The tribunal finds that it concurs that the staking was not completed when the tape ended or was deliberately cut off at what was 9:04:23 a.m. local time. As such, in competition with Mr. Meunier's staking, which overlaps with the Botel staking by a small amount, the tribunal finds that the Botel staking was not completed prior to the Meunier staking which was completed at 9:04:23 a.m. local time.

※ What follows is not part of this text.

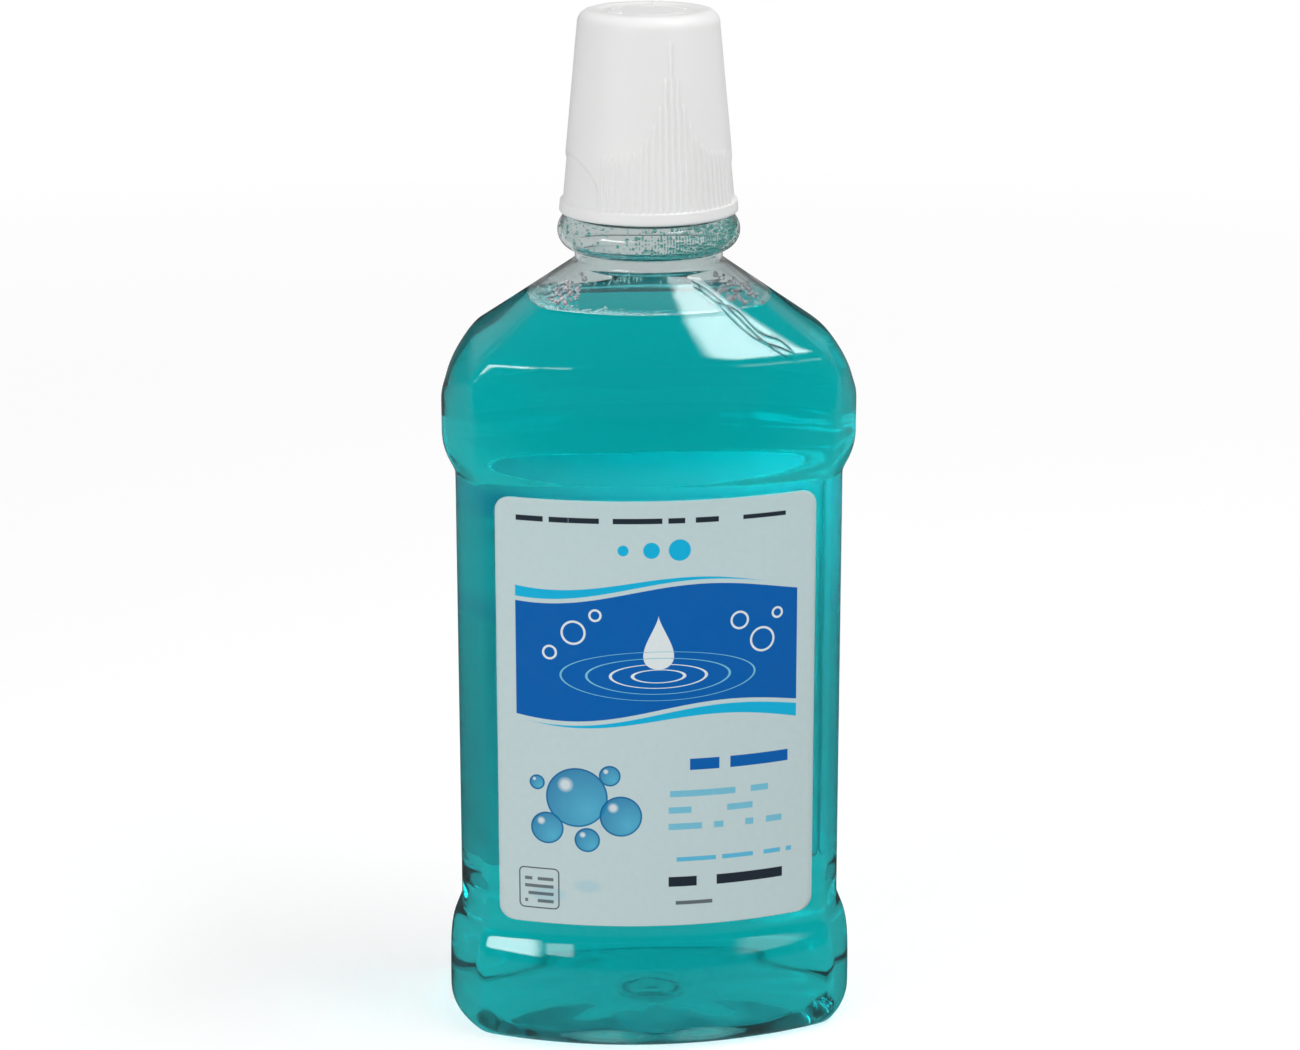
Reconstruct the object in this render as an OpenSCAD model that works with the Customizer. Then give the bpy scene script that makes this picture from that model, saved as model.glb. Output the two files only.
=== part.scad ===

The tribunal concludes that the Meunier staking was completed before that of Botel, despite what is shown on the application to record. It will direct the Provincial Mining Recorder to order that Mr. Botel move his #1 and #2 witness posts to coincide with those of Mr. Meunier.

Conclusions

The Meunier Mining Claim will be ordered recorded, but only insofar as it does not overlap with the Strilchuk Mining Claim. That portion of the Meunier Mining Claim which overlaps with the Botel Mining Claim will be awarded to Mr. Meunier. The east boundary Botel Mining Claim will be ordered to be amended so that the overlap is shown to belong to the Meunier Mining Claim.

Pursuant to subsection 129(2), this Order will take effect on 21st day of April, 2006 as the western portion of the lands covered by the Maciejewski Mining Claim will come open for staking once the Order is effective. Since there is open ground, this will provide the parties with a reasonable opportunity to competitively stake that ground should they so wish.

Time during which this matter has been under appeal will be excluded from the Strilchuk Mining Claim. Time during between its filing and the effective date of this Order will be excluded from the Meunier Mining Claim.